The decision drew fierce opposition from municipalities, consumer advocates and state officials across party lines.

Attorney General William Tong, who argued against the deal before PURA, issued a statement after Wednesday’s vote:

“PURA had every ounce of authority and every reason to reject this deal, but they simply caved,” Tong said. “This is a $6 billion gift to Eversource, to be paid by Connecticut families and towns over the next 40 years.”

A group of towns — including Fairfield, New Canaan, Ridgefield and Westport — moved last week to stay the Superior Court’s remand order pending an Appellate Court appeal, but the court did not act before Wednesday’s vote.

Thirty-two members of the General Assembly also wrote to PURA urging a delay, warning that the Superior Court’s ruling was likely to be reversed on appeal.

PURA’s decision acknowledged the opposition and noted misgivings about a roughly $494 million “acquisition premium” that will be borne by ratepayers, along with the potential for annual rate increases of between 6.5% and 8.35% through 2035.

However, the authority concluded that the quasi-public model’s long-term cost advantages — stemming from lower-cost tax-exempt debt and the absence of income taxes — ultimately benefit the public.

The decision also pointed to Aquarion’s history of “ownership churn” — it has passed through the hands of a Yorkshire, England-based entity, an Australian investment bank and Eversource over the past 25 years — as a factor favoring the stability of public ownership.

PURA’s original denial hinged primarily on findings that the proposed governance structure — which places Aquarion under an “interlocking board” shared with RWA, with no “truly independent” consumer advocate and potential fiduciary conflicts among board members serving both entities — failed to meet managerial suitability standards. The Superior Court, however, found that PURA could not reject the deal on those grounds.

As conditions of approval, the decision requires Eversource to contribute $10 million to a rate stabilization fund for Aquarion customers before the deal closes, and bars AWA from raising rates for 180 days after closing. The decision also orders AWA to expand its Office of Consumer Affairs — currently staffed by a part-time attorney working an average of 157 hours a year — to a minimum of 0.5 full-time equivalent staff with a minimum annual budget of $300,000.

AWA must also file annual financial statements with PURA for 10 years following the close of the transfer.

Aquarion, the state’s largest water utility, serves about 226,000 customers across Connecticut.
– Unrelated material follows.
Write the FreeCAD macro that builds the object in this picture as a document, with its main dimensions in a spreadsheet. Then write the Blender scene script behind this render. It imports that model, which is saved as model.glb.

“PURA’s final decision reflects a careful review of the record and an unwavering focus on what is in the best interest of Aquarion customers,” Aquarion, AWA and RWA said in a joint statement Wednesday. “This approval allows the Aquarion Water Authority to move forward with the acquisition and transition to a locally governed, not-for-profit model focused on reliable service, accountability, and sustained investment in the system.”